Against this background of overt revelation of God's glory, the Gospel is stunningly muted. John picked up Isaiah's imagery of marriage's heralding the dawning of the messianic age that comes in Jesus Christ, but the context was not Isaiah's international stage.

Instead, events at a nondescript village wedding constituted the first sign through which Jesus revealed his glory, and few people noticed what happened, let alone saw any glory. The servants knew where the wine came from; the steward knew it tasted good, but not its origin; and the bridegroom seemed blissfully ignorant of everything. Mary and the disciples knew, and believed in Jesus, but that was it.

It all happened in a backwater. If this was Jesus's glory revealed, the "wonder of his saving presence", as the collect puts it, we have to revise our concepts of what it means for heavenly glory to be revealed. Jesus's glory revealed on earth was modest and unassertive. It was a costly glory; Michael Ramsey identified it with Jesus's utter self-giving to the Father, which breaks the power of human, sinful glory.

The crucial thing at Cana was not that everyone was wowed by something spectacular, but that the disciples believed in Jesus. The seven signs that John recorded teased and disturbed people enough to raise questions, but, for glory to be revealed, they needed to be met by faith. Thus, near the end of his life, Jesus said to Martha: "Did I not tell you that if you believed, you would see the glory of God?"
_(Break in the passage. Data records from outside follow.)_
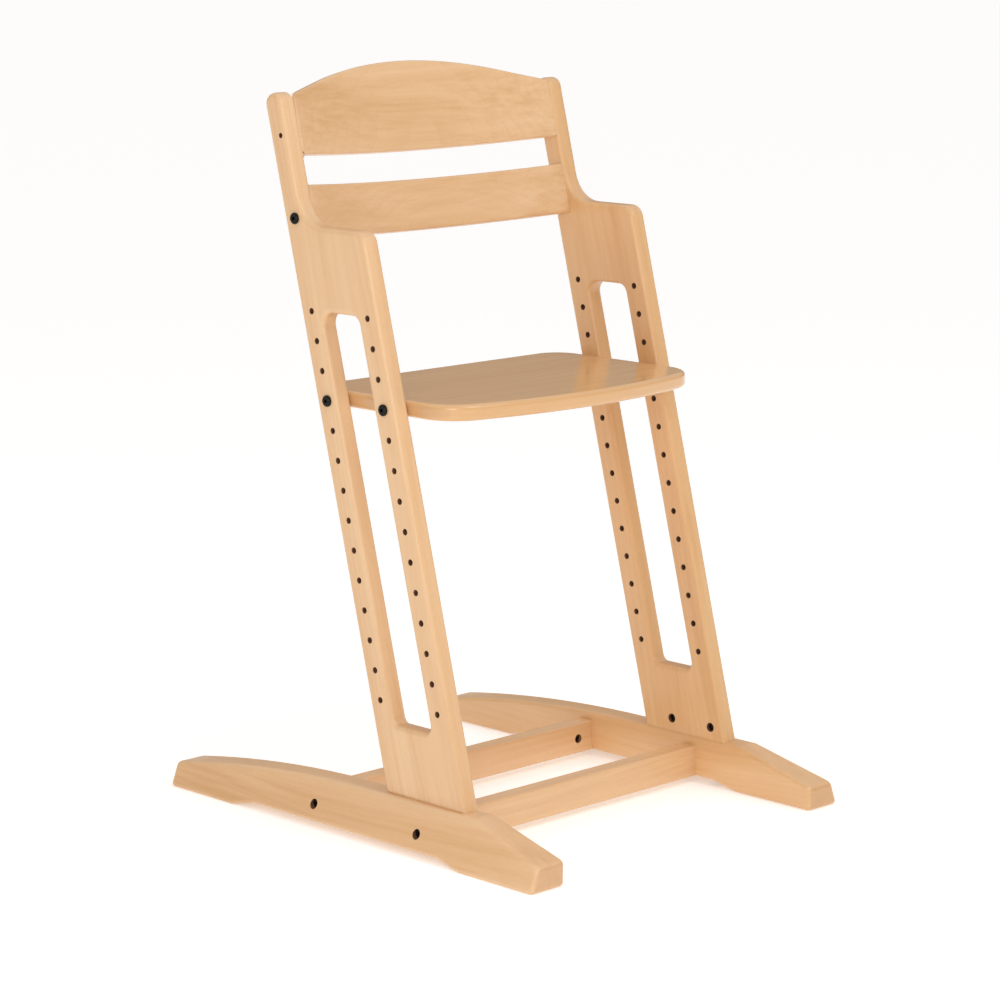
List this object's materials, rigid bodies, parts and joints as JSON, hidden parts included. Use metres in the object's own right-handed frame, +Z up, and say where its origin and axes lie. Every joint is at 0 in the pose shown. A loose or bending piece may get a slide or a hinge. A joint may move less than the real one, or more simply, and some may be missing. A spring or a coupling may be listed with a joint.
{
  "type": "baby high chair",
  "caption": "Grow-along wooden high chair: leaning side frames with rows of holes on floor runners, a bolted seat board and two bowed back rails.",
  "frame": {"origin": "on the floor, midway between the runners and between their ends", "axes": "+Z up, +Y to the back of the chair, +X to the right side frame as seen from the front-facing camera at -Y"},
  "size_m": [0.496, 0.592, 0.8322],
  "materials": {
    "beech_board": "satin",
    "beech_rail": "satin",
    "beech_seat": "satin",
    "beech_dowel": "matte",
    "black_bolt": "satin",
    "zinc_metal": "satin"
  },
  "bodies": {
    "frame": {"left_side_frame": "beech_board", "right_side_frame": "beech_board", "left_runner": "beech_board", "right_runner": "beech_board", "front_crossbar": "beech_board", "rear_crossbar": "beech_board", "top_back_rail": "beech_rail", "lower_back_rail": "beech_rail", "lower_rail_bolts": "black_bolt", "lower_rail_inserts": "zinc_metal", "top_rail_pins": "zinc_metal", "rail_dowels": "beech_dowel", "front_crossbar_bolts": "black_bolt", "rear_crossbar_bolts": "black_bolt", "crossbar_barrel_nuts": "black_bolt", "crossbar_dowels": "beech_dowel", "left_frame_bolts": "black_bolt", "right_frame_bolts": "black_bolt", "frame_barrel_nuts": "black_bolt", "frame_dowels": "beech_dowel"},
    "seat": {"seat_plate": "beech_seat", "seat_inserts": "zinc_metal"},
    "front_left_seat_bolt": {"front_left_seat_bolt": "black_bolt"},
    "rear_left_seat_bolt": {"rear_left_seat_bolt": "black_bolt"},
    "front_right_seat_bolt": {"front_right_seat_bolt": "black_bolt"},
    "rear_right_seat_bolt": {"rear_right_seat_bolt": "black_bolt"}
  },
  "joints": [
    {"name": "seat_height", "type": "slide", "parent": "frame", "child": "seat", "axis": [0, 0.247, 0.969], "range_m": [-0.297, 0.099]},
    {"name": "front_left_bolt_withdraw", "type": "slide", "parent": "seat", "child": "front_left_seat_bolt", "axis": [-1, 0, 0], "range_m": [0, 0.06]},
    {"name": "rear_left_bolt_withdraw", "type": "slide", "parent": "seat", "child": "rear_left_seat_bolt", "axis": [-1, 0, 0], "range_m": [0, 0.06]},
    {"name": "front_right_bolt_withdraw", "type": "slide", "parent": "seat", "child": "front_right_seat_bolt", "axis": [1, 0, 0], "range_m": [0, 0.06]},
    {"name": "rear_right_bolt_withdraw", "type": "slide", "parent": "seat", "child": "rear_right_seat_bolt", "axis": [1, 0, 0], "range_m": [0, 0.06]}
  ]
}
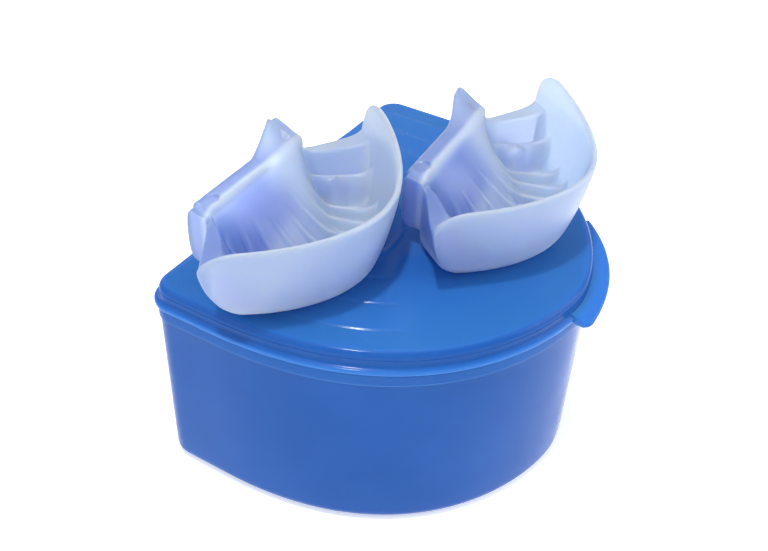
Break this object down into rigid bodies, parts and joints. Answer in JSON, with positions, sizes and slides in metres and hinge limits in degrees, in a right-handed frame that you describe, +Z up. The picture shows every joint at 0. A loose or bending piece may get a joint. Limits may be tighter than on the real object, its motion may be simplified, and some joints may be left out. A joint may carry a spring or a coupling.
{
  "type": "mouthguard with case",
  "caption": "Boil-and-bite mouthguards lying on the lid of a hinged, D-shaped plastic storage case with a thumb tab.",
  "frame": {"origin": "middle of the flat underside of the case", "axes": "+Z up; +Y towards the straight hinge side of the case, -Y towards its rounded front with the thumb tab; +X along the hinge"},
  "size_m": [0.0961, 0.0781, 0.0661],
  "materials": {
    "case_plastic": "translucent blue injection-moulded polypropylene, glossy with fine scuffs",
    "lid_plastic": "the same translucent blue, a little lighter where it is thin",
    "pin_plastic": "blue plastic rod",
    "guard_plastic": "frosted translucent EVA, cool white"
  },
  "bodies": {
    "case": {"case_base": "case_plastic", "hinge_pin": "pin_plastic"},
    "lid": {"case_lid": "lid_plastic"},
    "guard_left": {"mouthguard_left": "guard_plastic"},
    "guard_right": {"mouthguard_right": "guard_plastic"}
  },
  "joints": [
    {"name": "lid_hinge", "type": "hinge", "parent": "case", "child": "lid", "pos_m": [0, 0.0376, 0.0368], "axis": [-1, 0, 0], "range_deg": [0, 180]},
    {"name": "guard_left_lift", "type": "slide", "parent": "lid", "child": "guard_left", "axis": [0, 0, 1], "range_m": [0, 0.03]},
    {"name": "guard_right_lift", "type": "slide", "parent": "lid", "child": "guard_right", "axis": [0, 0, 1], "range_m": [0, 0.03]}
  ]
}
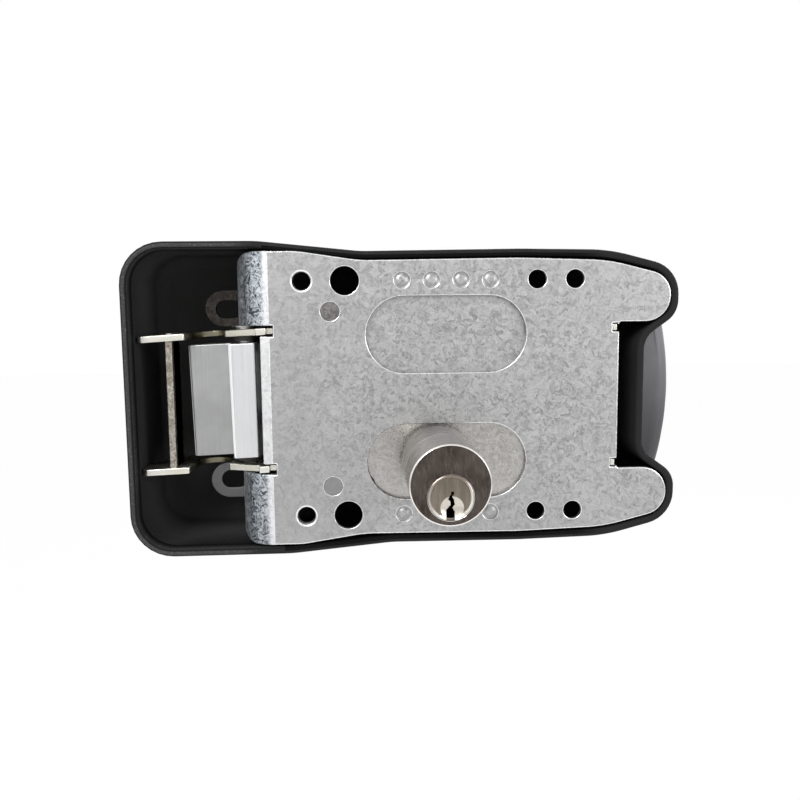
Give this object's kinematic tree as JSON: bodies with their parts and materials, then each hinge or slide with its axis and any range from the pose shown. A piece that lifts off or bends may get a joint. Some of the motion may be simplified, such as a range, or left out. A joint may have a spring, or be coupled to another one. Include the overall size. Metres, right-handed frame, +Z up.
{
  "type": "electric gate lock",
  "caption": "Surface-mounted electric rim lock with a rotary claw in a forked mouth, a sliding round key cylinder, a push button and a moulded cover with a grip.",
  "frame": {"origin": "on the outer face of the back plate, midway between its two long slots", "axes": "+X along the lock from the strike mouth to the grip, +Y from the gate into the lock, +Z up"},
  "size_m": [0.2049, 0.0933, 0.1112],
  "materials": {
    "galvanised_sheet": "galvanised, light spangle",
    "zinc_plate": "yellowish zinc plating",
    "claw_aluminium": "extruded, satin",
    "bush_brass": "plain",
    "spring_steel": "drawn wire",
    "plain_steel": "plain",
    "bobbin_nylon": "moulded",
    "copper_winding": "enamelled copper wire",
    "satin_nickel": "satin nickel",
    "black_nylon": "fine moulded grain",
    "grey_nylon": "fine moulded grain",
    "green_plastic": "moulded",
    "red_plastic": "moulded"
  },
  "bodies": {
    "case": {"back_plate": "galvanised_sheet", "plate_ears": "galvanised_sheet", "upper_side_plate": "zinc_plate", "lower_side_plate": "zinc_plate", "fork_tie_bar": "zinc_plate", "cross_spacers": "plain_steel", "claw_axle": "plain_steel", "claw_bushes": "plain_steel", "claw_spring": "spring_steel", "pawl_axle": "plain_steel", "guide_pins": "plain_steel", "bar_springs": "spring_steel", "solenoid_frame": "plain_steel", "coil_bobbin": "bobbin_nylon", "coil_winding": "copper_winding", "solenoid_core": "plain_steel", "frame_screws": "zinc_plate", "upper_slot_plate": "galvanised_sheet", "mechanism_plate": "galvanised_sheet", "terminal_block": "green_plastic", "terminal_screws": "zinc_plate", "exit_switch": "black_nylon", "button_spring": "spring_steel", "coil_leads": "red_plastic", "cover_posts": "plain_steel", "cover_screws": "zinc_plate", "cover": "black_nylon", "grip": "grey_nylon", "grip_screws": "zinc_plate"},
    "claw": {"claw": "claw_aluminium"},
    "pawl": {"pawl": "plain_steel"},
    "armature": {"armature": "plain_steel"},
    "release_bar": {"release_bar": "zinc_plate"},
    "cylinder": {"cylinder_body": "satin_nickel", "driver_pins": "bush_brass", "carrier_plate": "galvanised_sheet", "cylinder_screws": "plain_steel"},
    "plug": {"cylinder_plug": "satin_nickel", "plug_cam": "plain_steel", "key_pins": "bush_brass"},
    "button": {"push_button": "grey_nylon"},
    "plunger": {"switch_plunger": "red_plastic"}
  },
  "joints": [
    {"name": "claw_turn", "type": "hinge", "parent": "case", "child": "claw", "pos_m": [-0.072, 0.0175, 0], "axis": [0, 0, -1], "range_deg": [0, 48], "stiffness_Nm_per_rad": 0.05, "springref_deg": -20.05, "deforming": ["claw_spring"]},
    {"name": "backset_slide", "type": "slide", "parent": "case", "child": "cylinder", "axis": [1, 0, 0], "range_m": [-0.0112, 0.0188]},
    {"name": "plug_turn", "type": "hinge", "parent": "cylinder", "child": "plug", "pos_m": [-0.0034, 0, -0.0265], "axis": [0, -1, 0], "range_deg": [0, 45]},
    {"name": "release_bar_slide", "type": "slide", "parent": "case", "child": "release_bar", "axis": [0, 0, 1], "range_m": [0, 0.004], "deforming": ["bar_springs"]},
    {"name": "pawl_lift", "type": "hinge", "parent": "case", "child": "pawl", "pos_m": [-0.04901, 0.02963, 0], "axis": [0, 0, 1], "range_deg": [0, 8]},
    {"name": "armature_slide", "type": "slide", "parent": "case", "child": "armature", "axis": [1, 0, 0], "range_m": [0, 0.0016]},
    {"name": "button_press", "type": "slide", "parent": "case", "child": "button", "axis": [0, -1, 0], "range_m": [0, 0.002], "stiffness_N_per_m": 400, "springref_m": -0.002, "deforming": ["button_spring"]},
    {"name": "switch_plunger_slide", "type": "slide", "parent": "case", "child": "plunger", "axis": [0, -1, 0], "range_m": [0, 0.002]}
  ],
  "couplings": [
    {"joint": "release_bar_slide", "follows": "plug_turn", "m_per_rad": 0.005092},
    {"joint": "pawl_lift", "follows": "plug_turn", "ratio": 0.17778},
    {"joint": "armature_slide", "follows": "plug_turn", "m_per_rad": 0.002036},
    {"joint": "switch_plunger_slide", "follows": "button_press", "ratio": 1}
  ]
}
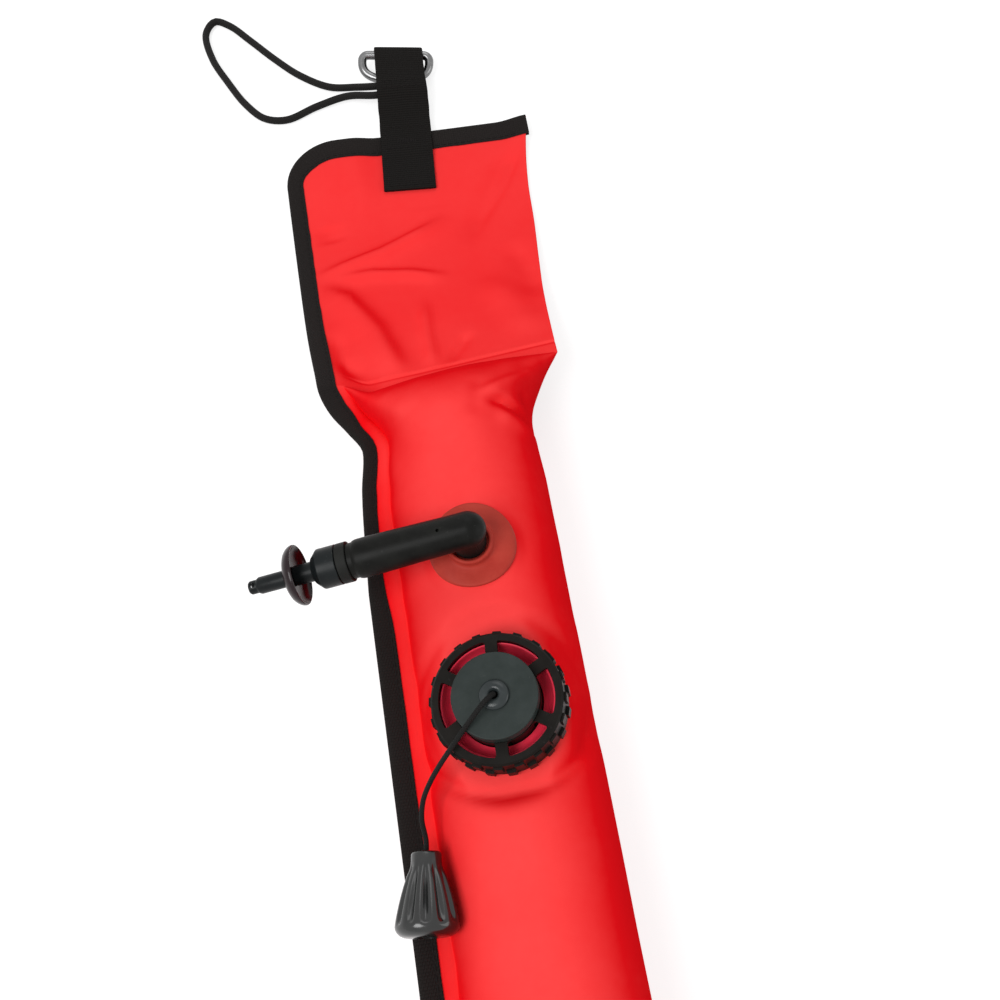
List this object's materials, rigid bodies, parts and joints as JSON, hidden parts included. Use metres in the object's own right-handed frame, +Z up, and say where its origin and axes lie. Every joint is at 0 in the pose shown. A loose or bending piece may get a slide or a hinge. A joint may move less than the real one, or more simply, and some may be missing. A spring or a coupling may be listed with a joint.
{
  "type": "surface marker buoy",
  "caption": "Inflatable tube marker buoy with oral inflator, dump valve with pull cord, and a D-ring tab with a bungee loop.",
  "frame": {"origin": "centre of the buoy's box at the height of the surface it lies on, free cords left out", "axes": "+Y along the tube towards the flap and D-ring, +Z up through the valves, seam and inflator towards -X"},
  "size_m": [0.1575, 1.0382, 0.0851],
  "materials": {
    "red_fabric": "smooth coated fabric",
    "black_tape": "woven binding tape",
    "black_webbing": "ribbed webbing",
    "black_cord": "braided cord",
    "black_plastic": "satin moulded",
    "grey_plastic": "satin moulded",
    "black_rubber": "plain",
    "gloss_rubber": "glossy",
    "salmon_rubber": "dull translucent",
    "crimson_rubber": "plain moulded",
    "steel": "polished",
    "spring_steel": "drawn wire"
  },
  "bodies": {
    "root": {"bladder": "red_fabric", "edge_binding": "black_tape", "webbing_tab": "black_webbing", "bungee_loop": "black_cord", "inflator_patch": "salmon_rubber", "inflator_elbow": "black_plastic", "inflator_lock_washer": "black_plastic", "inflator_end_cap": "black_plastic", "inflator_spring": "spring_steel", "opv_base": "black_plastic", "opv_clamp_ring": "crimson_rubber", "opv_gasket": "black_rubber", "opv_cap": "black_plastic", "opv_hub_disc": "grey_plastic", "opv_cord_guide": "grey_plastic", "opv_spring": "spring_steel"},
    "d_ring": {"d_ring": "steel"},
    "inflator_valve": {"inflator_stem": "black_plastic", "inflator_press_disc": "black_plastic", "inflator_piston": "black_plastic", "inflator_seal": "black_rubber"},
    "dump_valve": {"opv_poppet": "black_plastic", "opv_poppet_seal": "black_rubber", "pull_cord_knot": "black_cord", "pull_cord": "black_cord", "pull_knob": "gloss_rubber", "knob_cord_knot": "black_cord"}
  },
  "joints": [
    {"name": "d_ring_swing", "type": "hinge", "parent": "root", "child": "d_ring", "pos_m": [0.01388, 0.49342, 0.008], "axis": [0.9848, -0.1736, 0], "range_deg": [0, 285]},
    {"name": "inflator_press", "type": "slide", "parent": "root", "child": "inflator_valve", "axis": [0.9769, 0.0324, 0.2113], "range_m": [0, 0.004], "stiffness_N_per_m": 500, "springref_m": -0.002, "deforming": ["inflator_spring"]},
    {"name": "opv_lift", "type": "slide", "parent": "root", "child": "dump_valve", "axis": [-0.1564, 0, 0.9877], "range_m": [0, 0.003], "stiffness_N_per_m": 500, "springref_m": -0.002, "deforming": ["opv_spring"]}
  ]
}
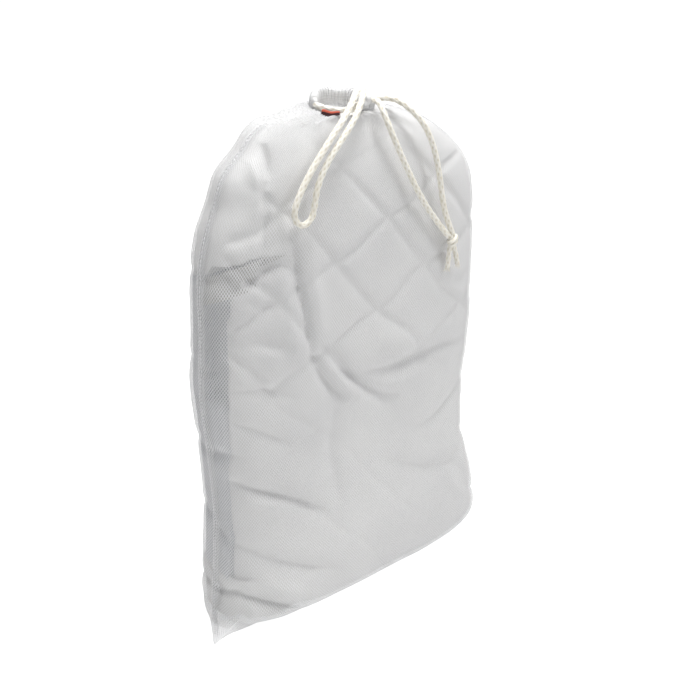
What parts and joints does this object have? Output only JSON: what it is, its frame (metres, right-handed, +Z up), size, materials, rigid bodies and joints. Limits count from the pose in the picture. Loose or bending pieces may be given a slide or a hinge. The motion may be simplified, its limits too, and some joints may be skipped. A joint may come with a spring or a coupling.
{
  "type": "mesh laundry bag",
  "caption": "Drawstring laundry bag of fine net, standing upright and filled with folded quilted bedding; the free cord ends lift off its front.",
  "frame": {"origin": "on the ground under the middle of the bag", "axes": "+Z up, -Y towards the bag's front, +X along its width"},
  "size_m": [0.4, 0.1145, 0.536],
  "materials": {
    "net": "matte",
    "casing": "matte",
    "seam_tape": "matte",
    "thread": "satin",
    "cord": "matte",
    "label": "satin",
    "quilt": "matte",
    "sheet": "matte",
    "towel": "matte"
  },
  "bodies": {
    "bag": {"front_net_panel": "net", "back_net_panel": "net", "left_side_seam": "seam_tape", "right_side_seam": "seam_tape", "bottom_seam": "seam_tape", "left_seam_thread": "thread", "right_seam_thread": "thread", "bottom_seam_thread": "thread", "front_casing": "casing", "back_casing": "casing", "front_casing_thread": "thread", "back_casing_thread": "thread", "side_label": "label", "drawcord_in_casing": "cord", "quilted_pad": "quilt", "upper_sheet_bundle": "sheet", "sheet_flap": "sheet", "side_towel": "towel", "corner_cloth": "sheet"},
    "cord_bight": {"drawcord_bight": "cord"},
    "cord_ends": {"drawcord_end_a": "cord", "drawcord_end_b": "cord", "drawcord_knot": "cord", "drawcord_tail_a": "cord", "drawcord_tail_b": "cord"}
  },
  "joints": [
    {"name": "bight_lift", "type": "hinge", "parent": "bag", "child": "cord_bight", "pos_m": [0.01, -0.014, 0.533], "axis": [-1, 0, 0], "range_deg": [0, 60]},
    {"name": "ends_lift", "type": "hinge", "parent": "bag", "child": "cord_ends", "pos_m": [0.0255, -0.016, 0.523], "axis": [-1, 0, 0], "range_deg": [0, 60]}
  ]
}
St Augustine sums it up: "The presence of his glory walks among us, if love finds room." For those at Cana with eyes to see and hearts open to love, the revelation of Jesus's glory was life-changing. It can be the same for us when God's glory is disclosed in the everydayness of life - and suddenly our world is charged with the grandeur of God.

When I lead pilgrimages in Durham Cathedral, we stop at the crossing, the heart of the intersecting architectural cross, to look up at the tower, and be dwarfed by its design and beauty. Inevitably, people gasp in wonder. Once, Ruth Etchells, the former Principal of St John's College, was present, and said softly: "When you are here, your fingertips are resting on glory; you are living on the edge of eternity."

Our fingertips rest on glory: we are in the Epiphany season of glory revealed in Jesus Christ. Rarely is this glory revealed blindingly, as at the transfiguration; but it is there for the seeing, when suddenly we glimpse, as though through a crack in the ordinary into heaven, a miraculous foretaste of the fuller revelation of glory to come (John 17.24).

Then our world is charged with glory, and Cana's simple marriage-feast takes on a messianic meaning, as God rejoices over us as a bridegroom with a bride. Dare we believe that we will see the glory of God where we live and work? Can love find room?